Pliskova believes both Sabalenka and fellow big-server Rybakina can be particularly threatening if they have full belief in their respective games, given the weapons that they possess.

“Obviously she’s dangerous if she’s confident. It’s the same with Rybakina. These girls, if they have confidence, they really have a big game and they can win. I always thought that it was a matter of time before she won a Grand Slam. She was there, quite close. I think she has the game to win big tournaments,” said Pliskova.

Sabalenka’s grit and determination have always shone through, irrespective of her, at times, erratic performances on court. Her father Sergey passed away in November 2019 at the age of 43 and, two months later, she was on court battling through matches in honor of his memory.
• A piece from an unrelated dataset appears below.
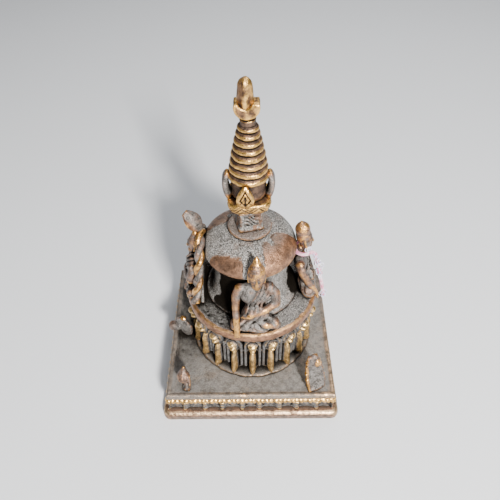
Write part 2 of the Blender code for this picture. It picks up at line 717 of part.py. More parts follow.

“I’m just trying to fight because my dad wanted me to be No.1,” Sabalenka told reporters in Adelaide at the start of the 2020 season. “I’m doing it for him, so that’s what is helping me to be strong right now.”

One player who perhaps knows Sabalenka better than anyone else on the tour is former world No.2 Paula Badosa. The Spaniard initially thought Sabalenka “looked very aggressive and intimidating,” but they soon hit it off, played doubles together and became close friends.

“As she always says, we’re soulmates,” said Badosa. “I think we’re very similar personalities and I admire her a lot. She’s a fighter and she’s been through a lot — tough moments — and she’s always fighting, no matter what.

“We all remember how she started last year in Australia with the serve and she tried and she tried and she never gave up, and she had an amazing reward,” she continued.

“I know for her it was very important and it’s a dream come true. And I was very happy because we’re very close and we’re living, like, the same journey together. I think that she totally deserves it.”

Now No.2 in the world and undefeated so far this season, Sabalenka’s next appearance will come at the Dubai Duty Free Tennis Championships, which begin Feb. 19.